(begin)

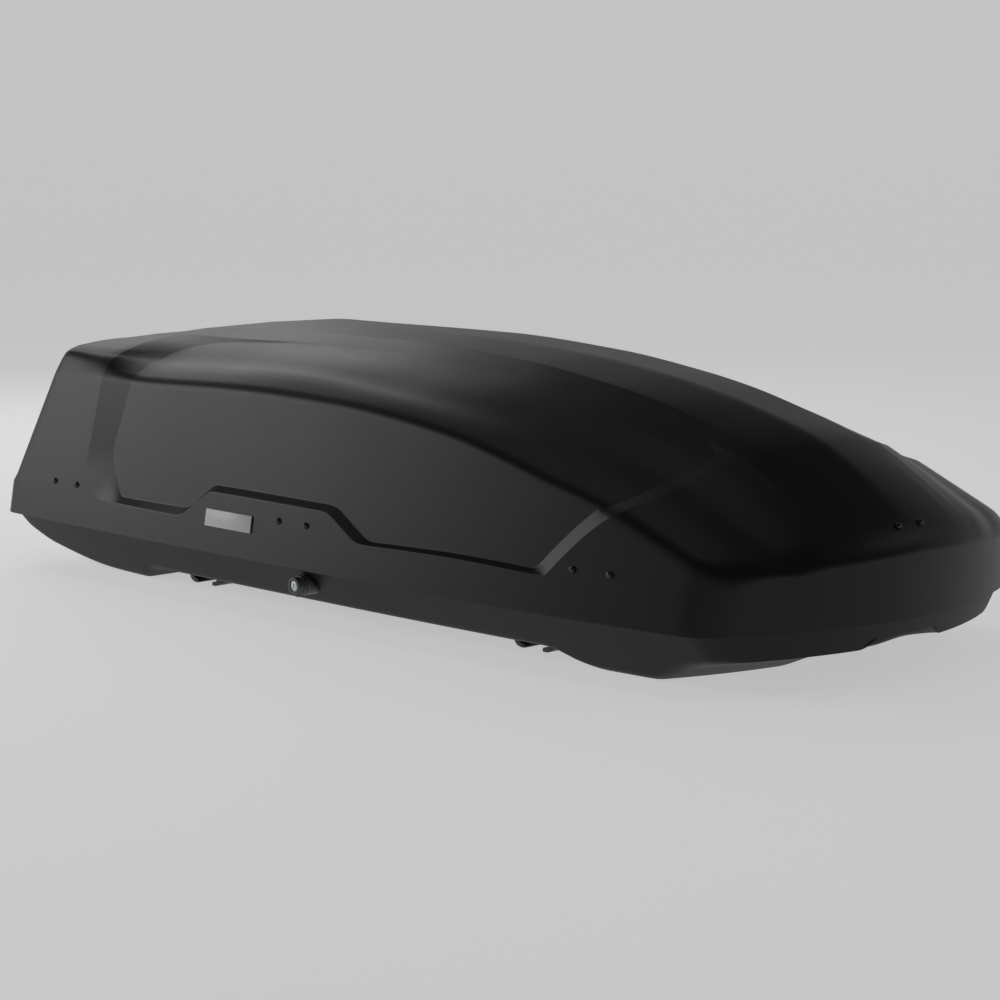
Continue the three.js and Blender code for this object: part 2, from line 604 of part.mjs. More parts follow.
// ---------------------------------------------------------------- lid lifters
// Each arm is as long as its pivot is far from the hinge, so its roller stays on the track while the arm turns
// twice as far as the lid.
const TRACK_LOW = HINGE_Z + ROLLER_R + 0.3;
const TRACK_END = 140; // the roller stops short of this
const TRACK_STEP = 8; // past it the track stands higher, clear of the arm's eye
for (const [place, x] of Object.entries(LIFTER_XS)) {
  const floorZ = RIM_Z + Math.max(RECESS_Z(x - 24), RECESS_Z(x + 24)) + SKIN + 2.2;
  const foot = block([x - 24, -40, floorZ], [x + 24, 40, floorZ + 5]);
  const webShape = outline([[-26, floorZ + 3], [26, floorZ + 3], [9, HINGE_Z], [-9, HINGE_Z]]);
  const web = plateX(webShape, x + 5, x + 13);
  const hub = rod("x", 9, x + 5, x + 13, [0, HINGE_Z], 16);
  const axle = rod("x", 5, x - 12, x + 8, [0, HINGE_Z], 16);
  add(`lifter_bracket_${place}`, join(foot, web, hub, axle), BLACK_STEEL);

  const bar = block([x - 4, -HINGE_Y, HINGE_Z - 5], [x + 4, 0, HINGE_Z + 5]);
  const eye = rod("x", 10, x - 4, x + 4, [0, HINGE_Z], 16);
  const tip = rod("x", 5, x - 4, x + 4, [-HINGE_Y, HINGE_Z], 12);
  const stub = rod("x", 3, x - 15, x, [-HINGE_Y, HINGE_Z], 10);
  const bore = rod("x", 5.4, x - 6, x + 6, [0, HINGE_Z], 16);
  add(`lifter_arm_${place}`, cut(join(bar, eye, tip, stub), bore), STEEL);

  const wheel = rod("x", ROLLER_R, x - 14, x - 5, [-HINGE_Y, HINGE_Z], 20);
  add(`lifter_roller_${place}`, cut(wheel, rod("x", 3.3, x - 16, x, [-HINGE_Y, HINGE_Z], 10)), TRIM_PLASTIC);

  const wall = Math.min(lidInnerY(x - 22, ARM_HIGH), lidInnerY(x + 22, ARM_HIGH)) - 1.5;
  const post = Math.min(HINGE_Y + 9, wall - 1);
  const track = [
    [-post, TRACK_LOW],
    [-TRACK_END, TRACK_LOW],
    [-TRACK_END + 20, TRACK_LOW + TRACK_STEP],
    [post, TRACK_LOW + TRACK_STEP],
    [post, ARM_LOW],
    [wall, ARM_LOW],
    [wall, ARM_HIGH],
    [post - 12, ARM_HIGH - 8],
    [post - 12, TRACK_LOW + 20],
    [12 - post, TRACK_LOW + 20],
    [12 - post, ARM_HIGH - 8],
    [-wall, ARM_HIGH],
    [-wall, ARM_LOW],
    [-post, ARM_LOW],
  ];
  add(`lifter_track_${place}`, plateX(outline(track), x - 20, x + 20), BLACK_STEEL);
}

// ---------------------------------------------------------------- crossbar clamps
const CLAMP = { halfX: 66, halfY: 28, low: RIM_Z - 72, high: RIM_Z - 44, slotX: 60, slotY: 23 };
const JAW_Z = RIM_Z - 61;
const JAW_OUT = 38;
const clampCorners = Object.entries(CLAMP_PLACES).flatMap(([place, [x, y]]) =>
  sides.map(([side, sign]) => ({ name: `${side}_${place}`, x, y: sign * y })));

for (const { name, x, y } of clampCorners) {
  const body = block(
    [x - CLAMP.halfX, y - CLAMP.halfY, CLAMP.low],
    [x + CLAMP.halfX, y + CLAMP.halfY, CLAMP.high],
  );
  const flangeIn = Math.sign(y) * 12;
  const flange = block(
    [x - CLAMP.halfX - 14, y - flangeIn / 2 - CLAMP.halfY - 6, baseFloorZ + GAP],
    [x + CLAMP.halfX + 14, y - flangeIn / 2 + CLAMP.halfY + 6, baseFloorZ + 6],
  );
  const pocket = block(
    [x - CLAMP.slotX, y - CLAMP.slotY, CLAMP.low - 1],
    [x + CLAMP.slotX, y + CLAMP.slotY, CLAMP.high - 6],
  );
  const bores = [-1, 1].map((end) => rod("y", 4.5, y - 26.6, y + 26.6, [x + end * JAW_OUT, JAW_Z], 10));
  const spindleHole = rod("z", 5.6, CLAMP.high - 10, CLAMP.high + 1, [x, y], 12);
  add(`clamp_housing_${name}`, cut(join(body, flange), pocket, ...bores, spindleHole), TRIM_PLASTIC);

  const grip = new THREE.Shape();
  const lobes = 6;
  for (let i = 0; i <= lobes * 6; i += 1) {
    const angle = (i / (lobes * 6)) * Math.PI * 2;
    const radius = 24 + 2.2 * Math.cos(lobes * angle);
    grip[i ? "lineTo" : "moveTo"](radius * Math.cos(angle), radius * Math.sin(angle));
  }
  const handle = new THREE.ExtrudeGeometry(grip, { depth: 20, bevelEnabled: false });
  handle.translate(x, y, CLAMP.high + 2);
  const spindle = rod("z", 5, CLAMP.high - 20, CLAMP.high + 4, [x, y], 12);
  const pointer = block([x - 3, y - 14, CLAMP.high + 21], [x + 3, y + 18, CLAMP.high + 26]);
  add(`clamp_knob_${name}`, join(solid(handle), spindle, pointer), KNOB_PLASTIC);

  for (const [end, turn] of [["fore", 1], ["aft", -1]]) {
    const hook = new THREE.Shape();
    const at = (dx, dz) => [x + turn * (JAW_OUT + dx), JAW_Z + dz];
    hook.moveTo(...at(8, 0));
    hook.quadraticCurveTo(...at(12, -17), ...at(3, -25));
    hook.quadraticCurveTo(...at(-6, -31), ...at(-18, -28.5));
    hook.lineTo(...at(-17, -22.5));
    hook.quadraticCurveTo(...at(-8, -24), ...at(-4, -17));
    hook.quadraticCurveTo(...at(-1, -9), ...at(-8, 0));
    const jaw = plateY(hook, y - 22, y + 22, 4);
    const hub = rod("y", 8, y - 22, y + 22, [x + turn * JAW_OUT, JAW_Z], 14);
    const trunnion = rod("y", PIN_R, y - 26, y + 26, [x + turn * JAW_OUT, JAW_Z], 10);
    add(`clamp_jaw_${name}_${end}`, join(jaw, hub, trunnion), BLACK_STEEL);
  }
}

// ---------------------------------------------------------------- tub
const BASE_STATIONS = stations(BASE_HALF, BASE_CORNER, [-860, -790, -720, -650, -590, -575, -561, -548, -535,
  -400, -250, -100, 60, 200, 330, 440, 530, 545, 560, 585, 605, 650, 720, 790, 840, 870, 890]);
const knobHole = rod("y", SHAFT_R + 1.2, -440, -340, knobPlace, 16);
const clampHoles = clampCorners.map(({ x, y }) =>
  block(
    [x - CLAMP.halfX - GAP, y - CLAMP.halfY - GAP, RIM_Z - 80],
    [x + CLAMP.halfX + GAP, y + CLAMP.halfY + GAP, RIM_Z - 40],
  ));
const tub = cut(shell(baseSection, baseX, BASE_STATIONS, BASE_HALF), knobHole, ...clampHoles);
add("base_tub", tub, TUB_PLASTIC);

export default group;
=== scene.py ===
# %% [markdown]
# # A roof cargo box
# The box is a long hard case for a car's roof: a deep lid with a pointed nose, on a shallow tub. Both are
# sheets of black plastic pulled over a mould, so almost everything that the eye sees is two thin curved
# skins. This lesson builds those skins finely, dresses the fittings, and lights them softly. Everything that
# moves was settled before, and is loaded here as a fixed frame. Lengths in the shape formulas are
# millimetres. Blender's are metres.

# %% Load the frame
import json
import math

import bmesh
import bpy
import numpy as np
from mathutils import Matrix, Vector
from mathutils.geometry import delaunay_2d_cdt
from mathutils.kdtree import KDTree


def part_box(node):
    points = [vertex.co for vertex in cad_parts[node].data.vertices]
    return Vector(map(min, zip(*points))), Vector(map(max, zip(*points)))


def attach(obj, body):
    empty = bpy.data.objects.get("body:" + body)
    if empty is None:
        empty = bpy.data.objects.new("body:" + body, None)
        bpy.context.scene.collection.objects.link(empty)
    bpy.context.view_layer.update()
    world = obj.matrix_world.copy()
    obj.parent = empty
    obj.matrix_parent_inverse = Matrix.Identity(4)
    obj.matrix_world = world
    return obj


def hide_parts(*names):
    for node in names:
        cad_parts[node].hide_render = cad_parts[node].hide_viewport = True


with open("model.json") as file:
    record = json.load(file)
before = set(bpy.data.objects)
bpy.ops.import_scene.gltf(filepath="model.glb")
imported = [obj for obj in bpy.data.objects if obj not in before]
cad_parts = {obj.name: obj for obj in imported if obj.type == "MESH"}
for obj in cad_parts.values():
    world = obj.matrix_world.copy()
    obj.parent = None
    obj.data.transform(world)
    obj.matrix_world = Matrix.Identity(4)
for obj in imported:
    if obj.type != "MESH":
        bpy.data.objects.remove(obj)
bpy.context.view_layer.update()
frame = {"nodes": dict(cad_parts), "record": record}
nodes = frame["nodes"]

# %% [markdown]
# ## Sizes
# The lid's half length, half width and lower edge come from its own solid in the frame, and the tub follows
# from them. The rest are the proportions that give the box its character: how far the sides lean in, how the
# nose is bowed, and how the tail slopes over its low upright band.

# %% Sizes
MM = 1000
lid_low, lid_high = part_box("lid_shell")
HALF_LENGTH = lid_high.x * MM
HALF_WIDTH = lid_high.y * MM
RIM_Z = lid_low.z * MM
SKIN = 4
SIDE_LEAN = 0.17
NOSE_BOW = 0.00076
LID_CORNER = 42
LID_TOP_ROUND = 20
REAR_BAND = 65  # height of the tail's upright band
REAR_SLOPE = 0.44
REAR_STEP = 7
BASE_INSET = 16
BASE_HALF = HALF_LENGTH - BASE_INSET
BASE_LIP = 8
BASE_SLOPE = 0.714
BASE_CORNER = 30
FRONT_LEAN = 0.4
print("lid:", round(2 * HALF_LENGTH), "by", round(2 * HALF_WIDTH), "mm, rim at", round(RIM_Z), "mm")

# %% [markdown]
# ## Curves along the box
# A designer draws a few long lines from tail to nose, and the skin follows them: the crown in the middle, the
# ridges beside it, the shoulder, and the crease where the roof turns into the side. Each line has a handful
# of heights, joined by a curve that never overshoots. This one is the monotone cubic, written for whole
# arrays at once.

# %% Smooth curves through a few stations
def profile(*knots):
    stations, values = np.array(knots, float).T
    spans = np.diff(stations)
    slopes = np.diff(values) / spans
    before, after = slopes[:-1], slopes[1:]
    product = before * after
    inner = np.where(product > 0, 2 * product / np.where(product > 0, before + after, 1), 0)
    tangents = np.concatenate([slopes[:1], inner, slopes[-1:]])

    def value(x):
        i = np.clip(np.searchsorted(stations, x, side="left") - 1, 0, len(spans) - 1)
        t = np.clip((x - stations[i]) / spans[i], 0, 1)
        rise = t * t * (3 - 2 * t)
        bend = t * (1 - t) * spans[i]
        bulge = bend * ((1 - t) * tangents[i] - t * tangents[i + 1])
        return values[i] + (values[i + 1] - values[i]) * rise + bulge

    return value


def smoothstep(x, low, high):
    t = np.clip((x - low) / (high - low), 0, 1)
    return t * t * (3 - 2 * t)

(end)

-- WHAT IS EXPECTED --
Nothing beyond the lines starting at the line containing "BASE_HALF), knobHole, ...clampHoles);" and ending at the line containing "record = json.load(file)" is to be reproduced; reproduce those lines exactly, both ends included.

-- RESULT BELOW --
const tub = cut(shell(baseSection, baseX, BASE_STATIONS, BASE_HALF), knobHole, ...clampHoles);
add("base_tub", tub, TUB_PLASTIC);

export default group;
=== scene.py ===
# %% [markdown]
# # A roof cargo box
# The box is a long hard case for a car's roof: a deep lid with a pointed nose, on a shallow tub. Both are
# sheets of black plastic pulled over a mould, so almost everything that the eye sees is two thin curved
# skins. This lesson builds those skins finely, dresses the fittings, and lights them softly. Everything that
# moves was settled before, and is loaded here as a fixed frame. Lengths in the shape formulas are
# millimetres. Blender's are metres.

# %% Load the frame
import json
import math

import bmesh
import bpy
import numpy as np
from mathutils import Matrix, Vector
from mathutils.geometry import delaunay_2d_cdt
from mathutils.kdtree import KDTree


def part_box(node):
    points = [vertex.co for vertex in cad_parts[node].data.vertices]
    return Vector(map(min, zip(*points))), Vector(map(max, zip(*points)))


def attach(obj, body):
    empty = bpy.data.objects.get("body:" + body)
    if empty is None:
        empty = bpy.data.objects.new("body:" + body, None)
        bpy.context.scene.collection.objects.link(empty)
    bpy.context.view_layer.update()
    world = obj.matrix_world.copy()
    obj.parent = empty
    obj.matrix_parent_inverse = Matrix.Identity(4)
    obj.matrix_world = world
    return obj


def hide_parts(*names):
    for node in names:
        cad_parts[node].hide_render = cad_parts[node].hide_viewport = True


with open("model.json") as file:
    record = json.load(file)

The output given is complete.